Have you picked your first blackberries yet? Down here in the south-east of England, where we’re enjoying a really super summer (apologies to all those in the rest of Britain who’ve been washed out (again)), blackberries started ripening around three weeks ago.
And, thanks to a garden experiment I began a couple of years ago, we're enjoying the bounty. For years, we’ve hacked back all brambles without question. Then, hacking yet again at a particularly powerful shoot that resurrected itself, no matter how often I cut it down, I deliberated this (literally) fruitless activity. Why not give it its head?
Most brambles, especially in shade, are weedy, spindly growths that, in my experience, will never produce decent fruit. But this was a powerful stem in full sunshine and a sheltered position. So, in the face of fierce family opposition I let it grow.
Last year it bore well but this year we have a fruit harvest writ large.
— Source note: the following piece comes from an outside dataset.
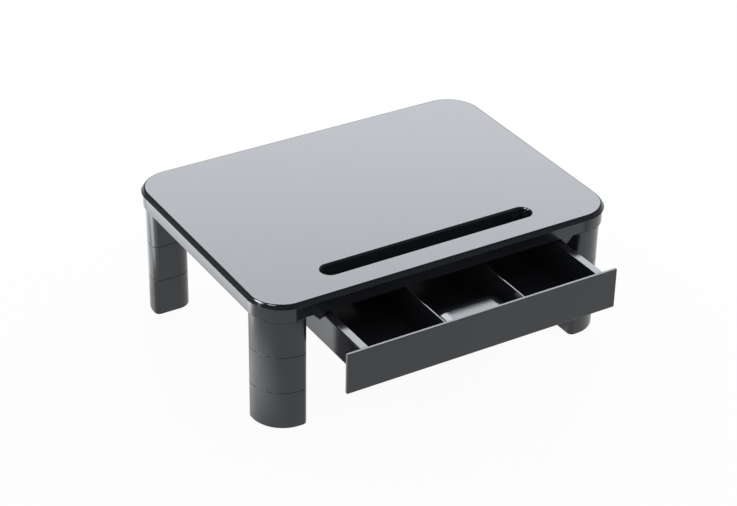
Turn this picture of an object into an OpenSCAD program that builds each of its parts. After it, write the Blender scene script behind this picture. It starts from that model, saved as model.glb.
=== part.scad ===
/* [Stand] */
// Length of the board, left to right
top_l = 370; // [320:1:450]
// Depth of the board, front to back
top_d = 270; // [240:1:340]
// Height of the board's upper face above the ground
stand_h = 130; // [118:1:170]

/* [Board] */
// Thickness of the board at its edge
top_thk = 4.5; // [4:0.1:7]
// Corner radius of the board, seen from above
top_corner_r = 35; // [28:1:44]
// Radius of the upper edge; the lower edge takes the rest of the thickness
top_edge_r = 3; // [2:0.1:3.4]
// Thickness of the stiffening ribs under the board
rib_thk = 1.6; // [1:0.1:3]
// Height of the stiffening ribs under the board
rib_h = 5; // [2:0.5:7]
// Ribs that run left to right
ribs_along_x = 4; // [2:1:6]
// Ribs that run front to back
ribs_along_y = 5; // [2:1:7]

/* [Slot] */
// Distance from the board's side edge to the end of the device slot
slot_end = 75; // [65:1:110]
// Width of the device slot
slot_w = 17.5; // [10:0.5:24]
// Distance from the board's front edge to the middle of the slot
slot_setback = 37; // [28:1:60]
// Depth of the slot, from the board's upper face to its floor
slot_depth = 16; // [8:0.5:17]
// Wall and floor thickness of the trough under the slot
slot_wall = 1.8; // [1:0.1:2]
// Bevel round the slot's rim
slot_bevel = 1.2; // [0.4:0.1:2]

/* [Frame] */
// How far the skirt stands back from the board's edge
skirt_inset = 1.5; // [0.5:0.1:2.4]
// Height of the skirt under the board
skirt_h = 13.5; // [13:0.5:20]
// Wall thickness of the skirt
skirt_wall = 2.4; // [1.6:0.1:3]
// Distance from the board's side edge to the end of the set-back stretch at the front
recess_end = 30; // [28:1:36]
// Length of the ramp at each end of that stretch
recess_ramp = 8; // [4:0.5:10]
// How far the front beam stands behind the skirt's front face
recess_depth = 2.5; // [1:0.1:4]
// Thickness of the front beam
beam_thk = 2.6; // [2:0.1:5]
// Width of each pointed ear where it meets the beam
ear_w = 14; // [8:0.5:16]
// Length of each pointed ear below the beam
ear_h = 7.2; // [4:0.1:10]
// Sideways gap between an ear and the tray's flange
ear_gap = 0.4; // [0.2:0.1:1.5]
// Width of the screw tabs inside the skirt
tab_w = 10; // [8:0.5:14]
// Reach of the screw tabs inside the skirt
tab_reach = 9; // [7:0.5:12]
// Thickness of the screw tabs inside the skirt
tab_thk = 3; // [2:0.5:4]
// Distance from the board's middle to its front and back screw tabs, left to right
front_tab_x = 60; // [40:1:100]
// Distance from the board's middle to its side screw tabs, front to back
side_tab_y = 45; // [30:1:70]

/* [Legs] */
// How far the legs stand back from the board's edge
leg_inset = 3.6; // [2.5:0.1:5]
// Width of a leg, the same both ways
leg_w = 39.5; // [36:0.5:44]
// Radius of the two leg corners beside the large one
leg_round = 5; // [5:0.5:9]
// Radius of the leg's corner that faces the middle of the stand
leg_inner_round = 15; // [8:0.5:18]
// Gap left at the seam on top of each leg segment
seam_gap = 0.1; // [0.05:0.05:0.3]
// Wall thickness of the hollow leg segments
leg_wall = 2.4; // [1.6:0.1:3]
// Thickness of the deck on top of a leg segment
leg_deck = 2; // [1:0.1:4]
// Height of the plug on top of a leg segment
plug_h = 12; // [6:0.5:12.5]
// Wall thickness of the plug
plug_wall = 1.8; // [1:0.1:2.4]
// Gap all round between a plug and its socket
plug_gap = 0.3; // [0.1:0.05:0.5]
// Floor thickness of the lowest leg segment
foot_floor = 3.4; // [2.5:0.1:6]
// Thickness of a rubber foot pad
pad_thk = 2; // [1.2:0.1:3]
// How far a foot pad stands out below its leg
pad_stand = 0.5; // [0.4:0.1:1.1]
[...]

Pints of blackberries have ripened already, with plenty more to come. Part of the bush is even still in flower. (It’s a funny year.) And the blackberries themselves are enormous – bigger than anything I’ve picked in the wild, although it is itself a wild bush. My only problem is how to prune it.
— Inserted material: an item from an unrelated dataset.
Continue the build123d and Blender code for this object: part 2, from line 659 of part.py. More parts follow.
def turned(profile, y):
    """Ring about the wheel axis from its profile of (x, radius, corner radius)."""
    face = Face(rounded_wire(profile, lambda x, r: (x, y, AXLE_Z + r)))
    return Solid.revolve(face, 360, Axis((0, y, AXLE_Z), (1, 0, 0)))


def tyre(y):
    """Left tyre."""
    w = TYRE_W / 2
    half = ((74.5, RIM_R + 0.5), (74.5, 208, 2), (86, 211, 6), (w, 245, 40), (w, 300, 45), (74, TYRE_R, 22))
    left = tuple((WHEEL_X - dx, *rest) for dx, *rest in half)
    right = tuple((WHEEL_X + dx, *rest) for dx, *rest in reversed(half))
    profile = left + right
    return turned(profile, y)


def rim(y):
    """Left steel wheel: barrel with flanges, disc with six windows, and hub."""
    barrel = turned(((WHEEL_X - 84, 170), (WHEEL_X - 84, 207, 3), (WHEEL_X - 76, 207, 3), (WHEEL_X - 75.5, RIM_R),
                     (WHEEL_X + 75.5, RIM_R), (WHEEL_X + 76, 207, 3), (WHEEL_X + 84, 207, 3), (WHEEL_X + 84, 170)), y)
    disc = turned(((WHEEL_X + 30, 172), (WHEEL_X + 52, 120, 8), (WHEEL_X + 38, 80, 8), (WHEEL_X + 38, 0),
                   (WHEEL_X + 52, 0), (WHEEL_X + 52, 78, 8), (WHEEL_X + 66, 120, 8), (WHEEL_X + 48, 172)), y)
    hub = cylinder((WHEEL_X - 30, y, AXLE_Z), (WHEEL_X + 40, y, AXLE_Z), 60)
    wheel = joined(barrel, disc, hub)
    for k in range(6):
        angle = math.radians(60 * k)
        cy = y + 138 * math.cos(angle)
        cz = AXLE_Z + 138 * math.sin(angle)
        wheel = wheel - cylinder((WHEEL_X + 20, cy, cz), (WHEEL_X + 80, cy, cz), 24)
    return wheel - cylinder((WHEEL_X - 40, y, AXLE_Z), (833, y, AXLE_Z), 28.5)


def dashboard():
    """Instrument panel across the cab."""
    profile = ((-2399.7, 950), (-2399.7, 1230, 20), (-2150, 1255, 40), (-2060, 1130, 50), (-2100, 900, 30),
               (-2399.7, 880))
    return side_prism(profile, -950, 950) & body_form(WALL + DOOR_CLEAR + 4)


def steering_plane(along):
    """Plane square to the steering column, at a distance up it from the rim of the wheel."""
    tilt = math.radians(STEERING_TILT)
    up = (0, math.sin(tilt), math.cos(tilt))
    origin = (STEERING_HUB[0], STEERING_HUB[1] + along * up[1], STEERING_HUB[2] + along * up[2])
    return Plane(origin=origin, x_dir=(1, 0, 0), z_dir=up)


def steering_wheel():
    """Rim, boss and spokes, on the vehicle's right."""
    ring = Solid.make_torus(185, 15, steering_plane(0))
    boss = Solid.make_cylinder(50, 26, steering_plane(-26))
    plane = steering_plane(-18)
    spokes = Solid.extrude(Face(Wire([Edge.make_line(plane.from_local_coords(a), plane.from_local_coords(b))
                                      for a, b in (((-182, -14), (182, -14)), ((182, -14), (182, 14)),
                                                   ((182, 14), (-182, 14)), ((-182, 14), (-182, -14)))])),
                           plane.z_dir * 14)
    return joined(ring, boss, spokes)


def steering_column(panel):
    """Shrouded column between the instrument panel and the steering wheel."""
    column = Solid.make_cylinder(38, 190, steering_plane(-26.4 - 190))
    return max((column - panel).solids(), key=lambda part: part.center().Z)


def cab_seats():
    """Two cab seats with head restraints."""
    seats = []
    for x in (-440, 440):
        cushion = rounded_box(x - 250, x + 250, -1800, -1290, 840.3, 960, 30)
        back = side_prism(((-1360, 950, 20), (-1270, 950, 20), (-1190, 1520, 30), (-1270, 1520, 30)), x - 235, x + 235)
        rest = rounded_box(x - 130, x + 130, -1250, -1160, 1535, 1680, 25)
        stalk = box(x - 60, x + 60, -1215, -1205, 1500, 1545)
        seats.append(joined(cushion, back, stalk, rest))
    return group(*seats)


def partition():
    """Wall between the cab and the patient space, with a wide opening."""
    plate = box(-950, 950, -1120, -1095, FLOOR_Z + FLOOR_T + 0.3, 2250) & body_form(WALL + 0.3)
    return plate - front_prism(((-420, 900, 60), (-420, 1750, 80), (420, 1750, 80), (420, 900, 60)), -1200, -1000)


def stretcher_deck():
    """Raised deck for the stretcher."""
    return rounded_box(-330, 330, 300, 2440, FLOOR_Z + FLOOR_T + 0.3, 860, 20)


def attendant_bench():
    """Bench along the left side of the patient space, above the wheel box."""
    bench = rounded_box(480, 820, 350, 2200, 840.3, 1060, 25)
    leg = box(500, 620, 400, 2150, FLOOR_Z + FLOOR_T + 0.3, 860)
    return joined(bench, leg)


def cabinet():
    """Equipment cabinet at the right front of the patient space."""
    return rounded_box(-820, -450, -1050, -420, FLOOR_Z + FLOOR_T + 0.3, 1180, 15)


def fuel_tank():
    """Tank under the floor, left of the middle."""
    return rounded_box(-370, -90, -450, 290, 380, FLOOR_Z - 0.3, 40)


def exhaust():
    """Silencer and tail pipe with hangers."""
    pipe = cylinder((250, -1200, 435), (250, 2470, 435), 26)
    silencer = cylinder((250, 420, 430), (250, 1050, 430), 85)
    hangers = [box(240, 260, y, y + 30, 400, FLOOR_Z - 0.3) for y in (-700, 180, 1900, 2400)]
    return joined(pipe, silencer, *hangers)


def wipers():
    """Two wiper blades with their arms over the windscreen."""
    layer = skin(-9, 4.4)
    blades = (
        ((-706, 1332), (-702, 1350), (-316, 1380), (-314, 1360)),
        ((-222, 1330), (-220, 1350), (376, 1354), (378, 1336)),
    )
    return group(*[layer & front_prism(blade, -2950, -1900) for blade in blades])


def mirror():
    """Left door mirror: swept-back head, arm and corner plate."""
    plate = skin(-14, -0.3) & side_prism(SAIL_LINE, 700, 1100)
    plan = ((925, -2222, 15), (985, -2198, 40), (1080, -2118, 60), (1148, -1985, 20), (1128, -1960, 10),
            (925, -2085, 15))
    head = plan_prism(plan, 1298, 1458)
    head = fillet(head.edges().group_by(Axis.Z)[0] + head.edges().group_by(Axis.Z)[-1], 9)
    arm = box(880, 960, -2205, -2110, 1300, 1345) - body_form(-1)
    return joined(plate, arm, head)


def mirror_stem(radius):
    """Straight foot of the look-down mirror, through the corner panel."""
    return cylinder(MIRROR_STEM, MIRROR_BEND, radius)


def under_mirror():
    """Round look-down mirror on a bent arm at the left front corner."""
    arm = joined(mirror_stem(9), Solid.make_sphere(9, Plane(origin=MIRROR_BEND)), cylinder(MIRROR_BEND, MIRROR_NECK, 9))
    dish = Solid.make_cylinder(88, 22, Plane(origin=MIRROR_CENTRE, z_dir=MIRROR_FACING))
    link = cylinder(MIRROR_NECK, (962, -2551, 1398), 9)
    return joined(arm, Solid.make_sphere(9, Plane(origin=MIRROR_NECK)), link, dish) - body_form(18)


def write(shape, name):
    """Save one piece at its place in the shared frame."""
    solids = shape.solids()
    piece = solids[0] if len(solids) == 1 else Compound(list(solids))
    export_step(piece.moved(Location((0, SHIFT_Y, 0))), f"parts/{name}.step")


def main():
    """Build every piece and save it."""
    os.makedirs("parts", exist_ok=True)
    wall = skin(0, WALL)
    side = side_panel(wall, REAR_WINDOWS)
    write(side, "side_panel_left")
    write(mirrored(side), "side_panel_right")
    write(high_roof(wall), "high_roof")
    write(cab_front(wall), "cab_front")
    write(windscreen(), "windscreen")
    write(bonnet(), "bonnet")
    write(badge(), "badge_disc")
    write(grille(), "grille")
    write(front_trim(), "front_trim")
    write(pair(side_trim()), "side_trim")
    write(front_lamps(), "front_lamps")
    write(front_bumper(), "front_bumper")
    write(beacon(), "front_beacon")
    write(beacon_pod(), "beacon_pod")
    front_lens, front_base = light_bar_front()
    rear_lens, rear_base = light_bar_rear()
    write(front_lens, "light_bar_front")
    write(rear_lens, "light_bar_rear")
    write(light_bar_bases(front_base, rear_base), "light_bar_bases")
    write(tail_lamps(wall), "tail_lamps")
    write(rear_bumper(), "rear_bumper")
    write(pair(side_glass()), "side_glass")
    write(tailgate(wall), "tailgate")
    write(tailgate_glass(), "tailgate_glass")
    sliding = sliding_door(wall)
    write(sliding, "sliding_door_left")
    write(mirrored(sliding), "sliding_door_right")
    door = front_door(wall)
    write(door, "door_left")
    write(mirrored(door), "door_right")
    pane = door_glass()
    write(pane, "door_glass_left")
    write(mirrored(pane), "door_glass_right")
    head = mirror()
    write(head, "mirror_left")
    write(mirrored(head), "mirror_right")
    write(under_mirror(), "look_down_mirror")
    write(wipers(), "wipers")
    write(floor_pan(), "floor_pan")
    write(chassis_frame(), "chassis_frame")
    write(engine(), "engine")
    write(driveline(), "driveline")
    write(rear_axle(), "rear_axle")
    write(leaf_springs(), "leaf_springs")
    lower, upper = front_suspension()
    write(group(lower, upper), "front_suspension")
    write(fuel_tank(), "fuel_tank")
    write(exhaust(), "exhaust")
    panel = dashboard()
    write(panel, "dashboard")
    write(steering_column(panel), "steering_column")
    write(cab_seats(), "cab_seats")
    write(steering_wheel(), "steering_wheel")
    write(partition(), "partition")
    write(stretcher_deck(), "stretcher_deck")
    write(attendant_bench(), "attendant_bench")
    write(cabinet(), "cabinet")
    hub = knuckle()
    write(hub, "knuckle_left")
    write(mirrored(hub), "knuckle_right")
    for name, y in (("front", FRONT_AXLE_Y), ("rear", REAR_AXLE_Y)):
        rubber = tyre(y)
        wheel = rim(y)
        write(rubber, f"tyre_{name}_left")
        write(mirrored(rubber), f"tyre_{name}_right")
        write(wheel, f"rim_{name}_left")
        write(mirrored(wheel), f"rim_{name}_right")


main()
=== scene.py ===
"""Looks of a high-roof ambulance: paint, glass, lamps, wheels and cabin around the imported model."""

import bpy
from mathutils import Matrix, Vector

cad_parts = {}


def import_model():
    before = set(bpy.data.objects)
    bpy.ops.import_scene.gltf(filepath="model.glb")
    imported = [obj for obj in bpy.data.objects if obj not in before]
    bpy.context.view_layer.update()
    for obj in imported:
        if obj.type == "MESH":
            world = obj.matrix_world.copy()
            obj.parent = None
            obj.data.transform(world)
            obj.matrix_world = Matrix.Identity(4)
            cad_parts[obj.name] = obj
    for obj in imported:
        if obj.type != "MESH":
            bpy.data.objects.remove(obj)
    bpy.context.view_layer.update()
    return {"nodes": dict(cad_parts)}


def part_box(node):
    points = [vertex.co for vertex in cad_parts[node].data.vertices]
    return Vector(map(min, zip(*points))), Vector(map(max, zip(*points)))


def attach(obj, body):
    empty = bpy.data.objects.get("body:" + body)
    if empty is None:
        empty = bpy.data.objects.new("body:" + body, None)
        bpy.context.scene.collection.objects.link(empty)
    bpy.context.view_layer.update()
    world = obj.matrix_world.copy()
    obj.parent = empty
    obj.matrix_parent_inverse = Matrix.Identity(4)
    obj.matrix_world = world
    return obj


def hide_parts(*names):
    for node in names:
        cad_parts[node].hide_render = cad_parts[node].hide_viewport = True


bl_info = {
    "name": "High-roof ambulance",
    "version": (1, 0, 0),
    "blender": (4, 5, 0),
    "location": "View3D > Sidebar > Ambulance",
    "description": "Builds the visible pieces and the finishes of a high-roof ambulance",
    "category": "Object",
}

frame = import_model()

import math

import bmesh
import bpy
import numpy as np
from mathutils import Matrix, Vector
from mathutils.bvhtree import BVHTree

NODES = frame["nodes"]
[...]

Often advice is to train blackberry stems according to their age: in one direction one year, the opposite direction the next year. Fruit is produced on two-year-old canes, which is why you should keep the current year’s growth separate. Fruited canes are pruned out from the base after harvesting, and the year’s new fruits are trained in their place.
As usual, one of the excellent US Extension Colleges - this time belonging to Oregon State University - gives full instructions on dealing with blackberries. The diagram above shows the current year's growth (primocanes) laid out on the ground, with the fruiting canes (floricanes) having been tied in the previous autumn. They also give instructions on light pruning of the primocanes.
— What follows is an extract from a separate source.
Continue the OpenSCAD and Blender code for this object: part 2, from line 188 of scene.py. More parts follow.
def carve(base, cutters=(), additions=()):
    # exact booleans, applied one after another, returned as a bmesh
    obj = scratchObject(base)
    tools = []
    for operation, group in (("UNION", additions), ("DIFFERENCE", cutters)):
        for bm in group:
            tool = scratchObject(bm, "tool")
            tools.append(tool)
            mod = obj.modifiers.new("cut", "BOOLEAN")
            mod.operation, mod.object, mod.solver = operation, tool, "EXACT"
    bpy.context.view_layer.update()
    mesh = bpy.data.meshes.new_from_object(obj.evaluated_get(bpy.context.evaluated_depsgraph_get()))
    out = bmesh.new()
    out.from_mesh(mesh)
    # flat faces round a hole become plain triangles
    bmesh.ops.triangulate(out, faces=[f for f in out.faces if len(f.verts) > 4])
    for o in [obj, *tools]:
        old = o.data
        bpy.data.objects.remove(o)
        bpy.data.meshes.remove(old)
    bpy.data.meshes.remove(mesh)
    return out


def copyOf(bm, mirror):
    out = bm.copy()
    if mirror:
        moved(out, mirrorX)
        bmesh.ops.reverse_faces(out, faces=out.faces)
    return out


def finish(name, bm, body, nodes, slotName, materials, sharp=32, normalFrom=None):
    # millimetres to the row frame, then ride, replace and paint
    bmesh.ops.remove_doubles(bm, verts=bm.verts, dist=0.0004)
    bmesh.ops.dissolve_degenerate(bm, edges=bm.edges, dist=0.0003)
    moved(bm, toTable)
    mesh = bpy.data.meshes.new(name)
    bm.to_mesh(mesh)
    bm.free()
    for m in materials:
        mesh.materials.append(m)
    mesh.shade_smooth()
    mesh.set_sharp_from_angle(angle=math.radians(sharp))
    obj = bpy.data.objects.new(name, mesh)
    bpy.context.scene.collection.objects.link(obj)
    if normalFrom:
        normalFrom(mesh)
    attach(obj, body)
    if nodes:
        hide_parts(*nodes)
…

The RHS website does it differently, suggesting bundling new canes together along upper wires, then retraining them on lower wires, once the fruited canes have been removed from them (sounds harder work!).
But my bush, shaped in a hummock, has nothing so tidy about it. The RHS website warns: “If you don’t have somewhere to train these berries, they will quickly grow out of control and be harder to prune and less productive.”
I admit it’s only just under control. I foresee a lot a scratched flesh this autumn as I try to sort out the different canes. Still the council just hacks wild bushes back year after year and they continue to fruit, so I guess we don’t have to be too prissy about it.